I found the clip that Khytie played of Barack Obama’s speech on the black family very interesting, and would like to think through its implications in this blog post. I later read the full transcript of the speech on Huffington Post and noticed a few things. Many newspapers and media outlets posited that the speech consisted of Obama reprimanding black fathers for “[abandoning] their responsibilities, acting like boys instead of men.” As a result, it was possible that readers just browsing the newspaper could use such a piece to support the culture argument, that many of the economic ills plaguing the black community could be attributed to the individual behaviors and decisions of members of the black community.

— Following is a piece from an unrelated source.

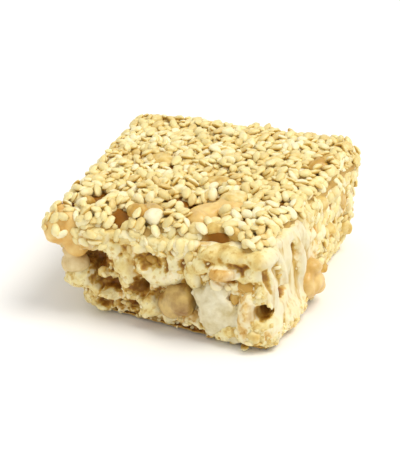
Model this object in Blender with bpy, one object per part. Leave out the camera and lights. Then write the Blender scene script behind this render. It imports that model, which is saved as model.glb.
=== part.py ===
"""Sesame brittle slab: chopped peanuts set in hard amber syrup, pressed flat between two
crusts of sesame seed and cut by hand into a thick square. Metres, +Z up, origin on the
table, under the middle of the slab's box."""

import math
import random

import bmesh
import bpy
from mathutils import Matrix, Vector, noise

MM = 0.001
UP = Vector((0.0, 0.0, 1.0))

# The square that the knife aims at, and how high the pressed sheet stands.
WIDTH = 48.0 * MM
DEPTH = 52.0 * MM
HEIGHT = 20.3 * MM
DOME = 1.2 * MM

# Where each hand cut really runs, as the step in mm from the aimed corner, in the order
# front left, front right, back right, back left. The front left foot has crumbled away.
SIGNS = ((-1, -1), (1, -1), (1, 1), (-1, 1))
TOP_STEPS = ((2.1, 1.8), (-1.0, 2.0), (1.9, 2.8), (-0.8, 0.9))
FOOT_STEPS = ((10.3, 4.5), (1.7, -2.5), (-0.4, -1.2), (1.5, -1.0))
SKIRT = 1.0 * MM  # the blank runs this far below the table before it is sliced level
FRONT, RIGHT = 0, 1

# Edges that pressing and cutting have rounded off.
UPRIGHT_RADIUS = 3.2 * MM
TOP_RADIUS = 2.6 * MM
FOOT_RADIUS = 2.0 * MM
BEVEL_STEPS = 4

# Chopped peanut in the cut sides: a jittered lattice of lumps that bulge from the syrup.
SIDE_INSET = 1.3 * MM
NUT_PITCH = 4.7 * MM
NUT_ROWS = 4
NUT_RADII = (2.0 * MM, 3.2 * MM)
NUT_SINK = (0.3 * MM, 1.4 * MM)
NUT_FROM_CORNER = 3.4 * MM
SMEARED_SINK = 0.6 * MM  # the knife drew the right side smooth, so its lumps lie deeper
CHOPS = 5  # flat breaks on each piece of chopped peanut
CHOP_REACH = (0.62, 0.9)  # how far out they lie, as a share of the kernel's reach
SEED = 20

# Hollows where a nut fell out of the syrup: side, x or y along it, height, radius, depth (mm).
HOLLOWS = (
    (FRONT, -12.8, 12.6, 2.7, 3.2),
    (FRONT, -7.6, 8.3, 1.9, 2.4),
    (FRONT, -2.5, 8.3, 1.9, 2.6),
    (FRONT, -7.0, 3.9, 2.2, 2.4),
    (FRONT, 9.0, 6.4, 1.5, 2.4),
    (FRONT, 20.8, 7.8, 2.0, 2.8),
    (RIGHT, -16.4, 9.8, 1.8, 1.8),
    (RIGHT, 1.6, 7.0, 2.4, 1.8),
)

# The level cuts between the crusts and the core, with the gap that keeps them apart.
GAP = 0.3 * MM
BASE_CRUST = 2.0 * MM
TOP_CRUST_FROM = 18.0 * MM

# Relief finer than a peanut, and the sizes of the facets that carry it.
GRAIN_SIZE = 3.4 * MM
GRAIN_DEPTH = 0.35 * MM
VOXEL = 0.8 * MM
FACETS_KEPT = 0.14
LUMP_SUBDIVISIONS = 2
PEANUT_SUBDIVISIONS = 3

# The slab's own box is not quite centred on the aimed square.
SHIFT = Vector((-1.5 * MM, -0.1 * MM, 0.0))

# The large peanut pieces that can be told apart: centre and full sizes in mm, turn about Z.
PEANUTS = {
    "peanut_corner": ((-17.8, -21.5, 17.0), (8.8, 7.4, 7.8), 25),
    "peanut_pale": ((-16.6, -20.6, 9.9), (6.4, 6.0, 5.4), -20),
    "peanut_golden": ((4.6, -23.0, 5.9), (8.2, 6.6, 6.4), -8),
    "peanut_cut": ((13.0, -24.2, 6.9), (8.0, 6.4, 10.4), 4),
    "peanut_proud": ((23.7, -5.4, 4.9), (6.4, 7.2, 6.2), 10),
    "peanut_top_small": ((-2.6, -17.6, 19.7), (6.4, 6.8, 5.2), 30),
    "peanut_top_large": ((7.8, -14.2, 19.8), (9.6, 7.0, 5.0), 32),
}

COLOURS = {
    "sesame": ("#E6CF91", 0.55),
    "syrup": ("#C6A871", 0.40),
    "peanut": ("#D9B273", 0.48),
}


def linear(hex_colour):
    """The linear RGB of an sRGB hex colour."""
    shares = [int(hex_colour[i : i + 2], 16) / 255 for i in (1, 3, 5)]
    return [s / 12.92 if s <= 0.04045 else ((s + 0.055) / 1.055) ** 2.4 for s in shares]


def food_material(name):
    colour, roughness = COLOURS[name]
    material = bpy.data.materials.new(name)
    material.use_nodes = True
    shader = material.node_tree.nodes["Principled BSDF"]
    shader.inputs["Base Color"].default_value = (*linear(colour), 1.0)
    shader.inputs["Roughness"].default_value = roughness
    shader.inputs["Metallic"].default_value = 0.0
    return material


def clear_scene():
    for thing in list(bpy.data.objects):
        bpy.data.objects.remove(thing, do_unlink=True)


def add_object(name, bm, material=None):
    mesh = bpy.data.meshes.new(name)
    bm.to_mesh(mesh)
    bm.free()
    thing = bpy.data.objects.new(name, mesh)
    bpy.context.scene.collection.objects.link(thing)
    if material:
        mesh.materials.append(material)
    return thing


def add_helper(name, bm):
    """A guide or cutter, which is left out of the model itself."""
    thing = add_object(name, bm)
    thing.hide_render = True
    thing.display_type = "WIRE"
    return thing


def corner(index, level):
    """A corner of the cut square at a level from 0, the foot, to 1, the top."""
    aimed = Vector((SIGNS[index][0] * WIDTH / 2, SIGNS[index][1] * DEPTH / 2, level * HEIGHT))
    step = Vector(FOOT_STEPS[index]).lerp(Vector(TOP_STEPS[index]), level) * MM
    return aimed + Vector((*step, 0.0)) + SHIFT


def outward_of(side, level):
    """The direction straight out of a cut side."""
    run = corner((side + 1) % 4, level) - corner(side, level)
    return run.cross(UP).normalized()


def on_side(side, along, level):
    """A point of a cut side, clear of its corners, at a share of the way along it."""
    start = corner(side, level)
    run = corner((side + 1) % 4, level) - start
    margin = NUT_FROM_CORNER / run.length
    return start + run * (margin + along * (1.0 - 2.0 * margin))


def round_off(bm, edges, radius):
    bmesh.ops.bevel(
        bm,
        geom=list(edges),
        offset=radius,
        affect="EDGES",
        segments=BEVEL_STEPS,
        profile=0.5,
        material=-1,
    )


def add_blank(bm):
    """The syrup body: a square block with rounded edges, its sides set back behind the nuts."""
    inward = [Vector((-x, -y, 0.0)) * SIDE_INSET for x, y in SIGNS]
    low = [bm.verts.new(corner(i, 0.0) + inward[i] - UP * SKIRT) for i in range(4)]
    high = [bm.verts.new(corner(i, 1.0) + inward[i]) for i in range(4)]
    bm.faces.new(reversed(low))
    bm.faces.new(high)
    for i in range(4):
        j = (i + 1) % 4
        bm.faces.new((low[i], low[j], high[j], high[i]))
    round_off(bm, [bm.edges.get((low[i], high[i])) for i in range(4)], UPRIGHT_RADIUS)
    round_off(bm, max(bm.faces, key=face_height).edges, TOP_RADIUS)
    round_off(bm, min(bm.faces, key=face_height).edges, FOOT_RADIUS)


def face_height(face):
    return face.calc_center_median().z


def chop(verts, half, swell, rng):
    """Flattens an oval kernel of these half sizes where it broke, swell further out."""
    for _ in range(CHOPS):
        way = Vector([rng.gauss(0.0, 1.0) for _ in range(3)]).normalized()
        reach = rng.uniform(*CHOP_REACH) * (way * half).length + swell
        for vert in verts:
            vert.co -= way * max(0.0, vert.co.dot(way) - reach)


def add_piece(bm, subdivisions, half, swell, centre, turn, rng):
    """One piece of chopped peanut, grown by swell."""
    verts = bmesh.ops.create_icosphere(bm, subdivisions=subdivisions, radius=1.0)["verts"]
    for vert in verts:
        vert.co = vert.co * (half + Vector((swell, swell, swell)))
    chop(verts, half, swell, rng)
    place = Matrix.Translation(centre) @ Matrix.Rotation(turn, 4, "Z")
    bmesh.ops.transform(bm, matrix=place, verts=verts)


def peanut_centre(name):
    return Vector(PEANUTS[name][0]) * MM + SHIFT


def add_side_nuts(bm):
    """The lumps of chopped peanut all round the square, clear of the large pieces."""
    rng = random.Random(SEED)
    for side in range(4):
        sunk = SMEARED_SINK if side == RIGHT else 0.0
        columns = int((corner((side + 1) % 4, 0.5) - corner(side, 0.5)).length / NUT_PITCH)
        for row in range(NUT_ROWS):
            for column in range(columns):
                along = (column + 0.5 * (row % 2) + 0.25 + rng.uniform(-0.2, 0.2)) / columns
                level = (row + 0.75 + rng.uniform(-0.25, 0.25)) / (NUT_ROWS + 0.5)
                half = Vector([rng.uniform(*NUT_RADII) for _ in range(3)])
                sink = rng.uniform(*NUT_SINK) + sunk + half.length / 3
                centre = on_side(side, along, level) - outward_of(side, level) * sink
                turn = rng.uniform(0.0, math.pi)
                if all((centre - peanut_centre(n)).length > half.length for n in PEANUTS):
                    add_piece(bm, LUMP_SUBDIVISIONS, half, 0.0, centre, turn, rng)


def press_hollow(verts, side, place, height, radius, depth):
    """Pushes a cut side in round one hollow, deepest in its middle."""
    across = 1 if side == RIGHT else 0
    outward = outward_of(side, height * MM / HEIGHT)
    middle = place * MM + SHIFT[across]
    for vert in verts:
        if vert.co.dot(outward) > DEPTH / 4:
            away = math.hypot(vert.co[across] - middle, vert.co.z - height * MM) / (radius * MM)
            vert.co -= outward * depth * MM * max(0.0, 1.0 - away**2) ** 1.5


def dome_share(point):
    """1 over the middle of the top, falling to 0 at its edges and at the foot."""
    across = (point.x - SHIFT.x) / (WIDTH / 2)
    back = (point.y - SHIFT.y) / (DEPTH / 2)
    return max(0.0, 1 - across**2) * max(0.0, 1 - back**2) * max(0.0, point.z / HEIGHT)


def fused_mesh(bm):
    """The mesh of all the closed pieces in bm, fused into one skin."""
    rough = add_helper("rough_blank", bm)
    rough.modifiers.new("fuse", "REMESH").voxel_size = VOXEL
    graph = bpy.context.evaluated_depsgraph_get()
    fused = bpy.data.meshes.new_from_object(rough.evaluated_get(graph))
    bpy.data.objects.remove(rough)
    return fused


def slab_form():
    """The whole uneven slab as one guide, from which every layer is cut."""
    bm = bmesh.new()
    add_blank(bm)
    add_side_nuts(bm)
    fused = fused_mesh(bm)
    bm = bmesh.new()
    bm.from_mesh(fused)
    bpy.data.meshes.remove(fused)
    bmesh.ops.smooth_vert(
        bm, verts=bm.verts, factor=0.4, use_axis_x=True, use_axis_y=True, use_axis_z=True
    )
    for hollow in HOLLOWS:
        press_hollow(bm.verts, *hollow)
    bm.normal_update()
    for vert in bm.verts:
        vert.co += vert.normal * GRAIN_DEPTH * noise.noise(vert.co / GRAIN_SIZE)
        vert.co.z += DOME * dome_share(vert.co)
    form = add_helper("slab_form", bm)
    form.modifiers.new("facets", "DECIMATE").ratio = FACETS_KEPT
    return form


def peanut_shape(name, swell):
    """A large piece of peanut, or its seat when it is grown by swell."""
    sizes, turn = PEANUTS[name][1:]
    bm = bmesh.new()
    half = Vector(sizes) * MM / 2
    rng = random.Random(name)
    add_piece(
        bm, PEANUT_SUBDIVISIONS, half, swell, peanut_centre(name), math.radians(turn), rng
    )
    return bm


def add_layer(name, low, high, form, seats, material):
    """What lies between two levels of the form, with a seat for each large peanut in it."""
    bm = bmesh.new()
    bmesh.ops.create_cube(bm, size=1.0)
    box = Matrix.Translation(UP * (low + high) / 2)
    box = box @ Matrix.Diagonal((2 * WIDTH, 2 * DEPTH, high - low, 1.0))
    bmesh.ops.transform(bm, matrix=box, verts=bm.verts)
    layer = add_object(name, bm, material)
    outline = layer.modifiers.new("outline", "BOOLEAN")
    outline.operation = "INTERSECT"
    outline.object = form
    for seat in seats:
        heights = [vert.co.z for vert in seat.data.vertices]
        if min(heights) < high and max(heights) > low:
            cut = layer.modifiers.new(seat.name, "BOOLEAN")
            cut.operation = "DIFFERENCE"
            cut.object = seat


clear_scene()
sesame = food_material("sesame")
syrup = food_material("syrup")
peanut = food_material("peanut")
form = slab_form()
seats = [add_helper(name + "_seat", peanut_shape(name, GAP)) for name in PEANUTS]
add_layer("sesame_base", 0.0, BASE_CRUST, form, seats, sesame)
add_layer("peanut_core", BASE_CRUST + GAP, TOP_CRUST_FROM, form, seats, syrup)
add_layer("sesame_top", TOP_CRUST_FROM + GAP, 2 * HEIGHT, form, seats, sesame)
for name in PEANUTS:
    add_object(name, peanut_shape(name, 0.0), peanut)
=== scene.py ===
"""A slab of sesame brittle in its full dress. The file follows the way the slab is made: the
syrup core that was pressed and cut by hand, the chopped peanut that stands in it, the crumb
that the knife left, the two seed crusts, and last the table, the light and the camera."""

import math
import random

import bmesh
import bpy
import numpy as np
from mathutils import Matrix, Vector, noise
from mathutils.bvhtree import BVHTree
from mathutils.kdtree import KDTree


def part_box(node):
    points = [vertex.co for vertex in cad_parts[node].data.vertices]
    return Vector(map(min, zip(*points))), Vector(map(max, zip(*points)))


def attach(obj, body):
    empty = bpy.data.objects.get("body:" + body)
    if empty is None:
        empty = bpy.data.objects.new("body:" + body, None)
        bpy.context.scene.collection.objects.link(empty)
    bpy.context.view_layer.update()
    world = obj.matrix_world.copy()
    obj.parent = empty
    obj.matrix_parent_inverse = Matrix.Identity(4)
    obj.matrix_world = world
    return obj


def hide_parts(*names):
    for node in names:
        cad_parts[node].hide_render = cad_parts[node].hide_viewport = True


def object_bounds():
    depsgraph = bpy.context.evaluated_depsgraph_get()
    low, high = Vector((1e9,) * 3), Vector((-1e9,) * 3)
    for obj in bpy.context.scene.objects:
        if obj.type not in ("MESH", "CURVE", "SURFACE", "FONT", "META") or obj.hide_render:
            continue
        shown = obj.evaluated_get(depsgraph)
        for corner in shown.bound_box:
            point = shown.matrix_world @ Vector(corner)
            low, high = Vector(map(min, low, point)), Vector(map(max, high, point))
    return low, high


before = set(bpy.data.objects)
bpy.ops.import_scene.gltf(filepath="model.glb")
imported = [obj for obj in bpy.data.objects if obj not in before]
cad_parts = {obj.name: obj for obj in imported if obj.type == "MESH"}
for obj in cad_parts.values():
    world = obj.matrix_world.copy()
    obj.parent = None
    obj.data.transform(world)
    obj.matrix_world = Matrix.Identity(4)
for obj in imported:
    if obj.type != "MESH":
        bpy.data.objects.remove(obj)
cad_low, cad_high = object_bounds()


# Syrup core ---------------------------------------------------------------------------
# Hard amber syrup, clouded by nut crumb, that binds the chopped peanut. It was pressed into
# a sheet between the crusts and cut while warm, and the knife drew its right side into
# upright strands. Where a nut fell out, the clear dark syrup shows at the bottom of a pit,
# and pits and hollows are darkened further with painted shade.

MM = 0.001
UP = Vector((0.0, 0.0, 1.0))
FRONT = Vector((0.0, -1.0, 0.0))
RIGHT = Vector((1.0, 0.0, 0.0))
PIN_REACH = 60 * MM  # how far outside the slab a measuring pin starts
LAYER_TOUCH = 0.01 * MM  # how near a layer's face a point counts as lying on it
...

And in a way, Obama’s sort of does agree with that argument. Many of his assertions, though crafted to relate meaningfully to his audience, the predominantly black Apostolic Church of God, point out individual actions such as “sit[ting] in the house and watch[ing] ‘SportsCenter’ all weekend long” or not emphasizing education or passing on the value of empathy. In this way, he places some of the burden of gang violence or incarceration on the missing fathers of these black families. However, in the second half of his speech, Obama does mention that the government has also a responsibility of “making it easier for fathers who make responsible choices and harder for those who avoid them,” citing reforms of financial penalties around marriage and divorce, and child support, as well as expanded tax programs, education, and employment opportunities as methods of realizing this responsibility. Here, he invokes the structural argument that disadvantage is often embedded in institutions.
I’m not yet quite sure of what I think of this speech. On one hand, Obama plays straight into the heteronormative standard of the nuclear American family, in how describes the roles of mothers and fathers. On the other hand, he was speaking on a holiday that celebrates the father in the family structure. He does mention the structural components that influence the black family, but spends so much time on cultural implications that I’m afraid that it might have put too much emphasis on them. Obama’s background of growing up in a single-parent household, though he did have the support of his grandparents, lends also an interesting perspective to the issue. Perhaps the biggest question I am grappling with is the question of Obama’s responsibility in speaking about black family. To bring about change to the structural forces impacting the black family, should he have only mentioned those?
Great post and important questions Kara!
Obama presents as an interesting figure with which to grapple with many of the culture vs. structure arguments we’ve read this semester.
It goes back to one of the first pieces we read by Brandon Terry in which he points to the figure of Obama as embodying multiple things at once for American society at large and the black community specifically, many of which are paradoxes but at the same time reveal much about the deeply embedded nature of structural racism and structural forces that constrain agency, even the agency of the president.